Some companies successfully make a compelling case for the value of the merchandise they sell while others fail to excite customers. For instance, Crocs and On are examples of merchandise in demand; consumers are looking for these items. Crocs are in great demand because they are very comfortable shoes.
On the other hand, some stores and brands are not thriving because they have not given customers enough newness to motivate them to shop. In the 4th quarter of 2022, Macy’s and Nordstrom both had a sales dip of -4.6%, while Kohl’s had a dip of -7.2%. All three had been struggling since before the pandemic started to attract customers. Capri, which relies heavily on department store sales with their Michael Koors brand, dropped 6 percent in sales in the quarter ended December 31, 2022. There was nothing exciting or innovative that Koors shoppers wanted.
Similarly Tapestry’s sales dropped -5.4% in the last quarter as well. Its three powerhouse brands (Coach, Kate Spade, and Stuart Weitzman) were soft but the company still had profit gain of +4%. That was because Tapestry has a large base of its own stores located in malls that served the customer with more personalized service. This attention to customer service protected the bottom line even as top line sales dipped. While department stores were more likely to reduce prices in order to generate more sales, specialty stores continued to rely on customer care to maintain strong relationships and generate repeat sales.
A lack of product excitement, especially when there is little personal service and attention to engage a customer, can put a real damper on spending. This is especially true for customers who are concerned about their financial situation. Neil Sanders, Managing Director of GlobalData, sums it up well; he says: “Customers, especially in the middle and lower end of the income spectrum are more likely to limit spending and impulse purchases which fall in the middle of the market”.
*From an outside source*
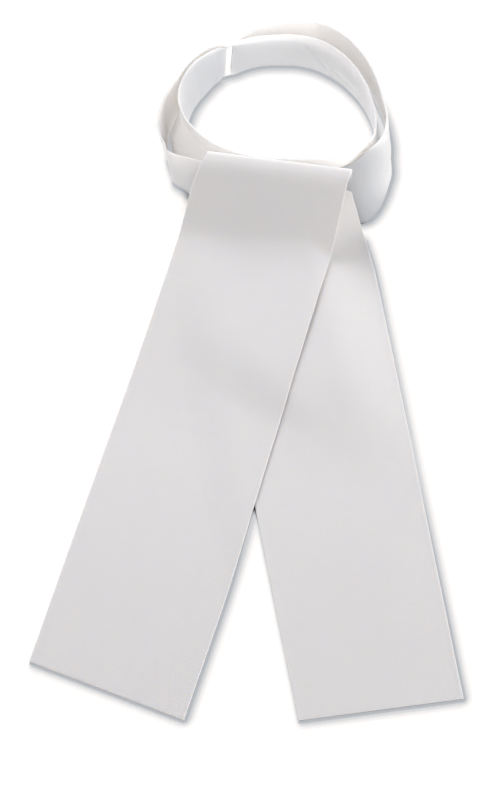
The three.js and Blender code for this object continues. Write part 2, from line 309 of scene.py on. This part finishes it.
# %% [markdown]
# ## Two halves of the neckband
# The strip's two halves leave the throat on opposite sides. The slotted half runs inside on the right and
# comes out on the left. The threaded half runs inside on the left, goes through the slot at the back
# left, and comes round outside on the right. Each route is a table of how many layers out the band is,
# how much slack it has, how far its foot leans out, and where its two edges are. The threaded half is
# gathered where it goes through the slot, and at the left front the second wrap pulls its lower part out
# into a pocket with a folded upper edge.

# %% Routes of the two halves
slotted_route = Table(
    "turn layer slack straight lean low top",
    (0, 0, 0, 0, 0, 0, 0.95),
    (30, 0, 0, 0, 0, 0, 0.95),
    (50, 0, 0, 0, 0.03, 0, 0.96),
    (75, 0, 0, 0, 0.07, 0, 0.98),
    (102, 0, 0, 0, 0.1, 0, 1),
    (140, 0, 0, 0, 0.1, 0, 1),
    (165, 0, 0, 0, 0.14, 0, 1),
    (186, 0, 0, 0, 0.14, 0, 0.99),
    (204, 0, 0, 0, 0.12, 0, 0.99),
    (210, 0.05, 0, 0, 0.1, 0, 1),
    (216, 0.55, 0, 0, 0.09, 0, 1),
    (222, 1.1, 0.02, 0, 0.07, 0, 1),
    (229, 1.5, 0.05, 0, 0.04, 0, 1.01),
    (240, 1.2, 0.05, 0, -0.04, 0, 1.02),
    (256, 1.1, 0.05, 0, -0.08, 0, 1.02),
    (270, 1, 0.34, 0, -0.08, 0, 1.02),
    (278, 1, 0.54, 0, -0.12, 0, 1.02),
    (285, 1, 0.76, 0, -0.16, 0, 1.02),
    (292, 1, 0.89, 0, -0.16, 0, 1.01),
    (297, 1, 0.95, 0, -0.14, 0, 0.98),
    (302, 1, 0.94, 0.6, -0.07, 0, 0.92),
    (307, 1, 0.86, 0.98, 0.04, 0, 0.85),
    (314, 1, 0.6, 1, 0.2, 0, 0.78),
    (320, 1, 0.3, 1, 0.28, 0, 0.75),
    (332, 1, 0.1, 1, 0.26, 0, 0.73),
    (344, 1, 0, 1, 0.16, 0.02, 0.72),
    (378, 1, 0, 1, 0.14, 0.04, 0.68),
)
threaded_route = Table(
    "turn layer slack gather lean low top",
    (0, 0, 0, 0, 0, 0, 0.95),
    (-40, 0, 0, 0, 0, 0, 0.95),
    (-65, 0, 0, 0, -0.04, 0, 0.96),
    (-95, 0, 0, 0, -0.11, 0, 0.98),
    (-118, 0, 0, 0, -0.06, 0, 1),
    (-134, 0, 0, 0.1, 0.05, 0, 1),
    (-139, 0, 0, 0.45, 0.07, 0, 1),
    (-141, 0.05, 0, 0.8, 0.08, 0, 1),
    (-143, 0.3, 0, 0.95, 0.08, 0, 1),
    (-145, 0.8, 0, 0.95, 0.09, 0, 1),
    (-147, 1.1, 0, 0.8, 0.09, 0, 0.99),
    (-149, 1.3, 0.01, 0.45, 0.1, 0, 0.97),
    (-155, 1.6, 0.15, 0.1, 0.11, 0, 0.95),
    (-163, 1.6, 0.44, 0, 0.12, 0, 0.955),
    (-177, 1, 0.78, 0, 0.14, 0, 0.985),
    (-195, 1, 0.86, 0, 0.14, 0, 1.02),
    (-207, 1, 1.04, 0, 0.12, 0, 1.02),
    (-225, 1, 0.96, 0, 0.1, 0, 1.02),
    (-240, 1, 0.8, 0, 0.1, 0, 1.02),
    (-255, 1, 0.66, 0, 0.11, 0, 1.02),
    (-270, 1, 0.54, 0, 0.12, 0, 1.02),
    (-285, 1, 0.52, 0, 0.09, 0, 1.02),
    (-298, 1, 0.3, 0, 0.22, 0, 0.97),
    (-306, 1, 0.15, 0, 0.4, 0, 0.89),
    (-314, 1, 0.05, 0, 0.58, 0, 0.76),
    (-322, 1, 0, 0, 0.7, 0, 0.71),
    (-331, 1, 0, 0, 0.22, 0.05, 0.69),
    (-340, 1, 0, 0, 0, 0.07, 0.68),
)
pocket_flare = Table(
    "turn reach",
    (-98, 0),
    (-91, 2),
    (-85, 6.5),
    (-78, 10.5),
    (-68, 12.5),
    (-55, 8),
    (-46, 3),
    (-36, 0),
)
POCKET_FOLD = 0.74
POCKET_BEND = 0.36


def slotted_place(turn, level):
    curved = loop_reach(turn) + layer_reach(turn, slotted_route.read("layer", turn))
    curved = curved + slotted_route.read("slack", turn) * LEFT_SLACK
    share = slotted_route.read("straight", turn)
    facing = np.cos(np.radians(turn - KNOT_TURN))
    straight = np.where(share > 0, (riser_distance + PITCH) / facing, curved)
    lean = slotted_route.read("lean", turn) * BAND_HEIGHT
    reach = curved + share * (straight - curved) + (1 - level) * lean
    low = slotted_route.read("low", turn) * BAND_HEIGHT
    top = slotted_route.read("top", turn) * BAND_HEIGHT
    return polar(turn, reach, low + (top - low) * level)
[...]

B of F (Business of Fashion) observed that the post pandemic frenzy for luxury products may have come to an end as middle class shoppers in the U.S. run out of pandemic era savings, but experts say the sector is poised for continued stable growth despite the economic downturn. Many luxury companies, including Hermes, LVMH, and Moncler saw comfortable double-digit growth in the same period. That Kering posted a small decline in the fourth quarter is an exception to the majority rule.
Looking to the future, China’s reopening also poses a promising bright spot for the category and brands are unlikely to lose the segment entirely as they continue to court the customer.
POSTSCRIPT: In my previous blog “Why Lay-Off Contagion Is Hurting Us”, I suggested that we are not likely at the beginning of a serious recession. Rather, I stated that the current slow sales period will end by the start of fourth quarter and we will see more aggressive consumer spending in the fourth quarter of 2023. Once again, I point to Federal Reserve Chairman Jerome Powell and believe his actions are guiding us in the right direction and will ultimately encourage customers to come back to shop. Certainly there is much to be done, but I do not think we will see a major decline of consumer spending.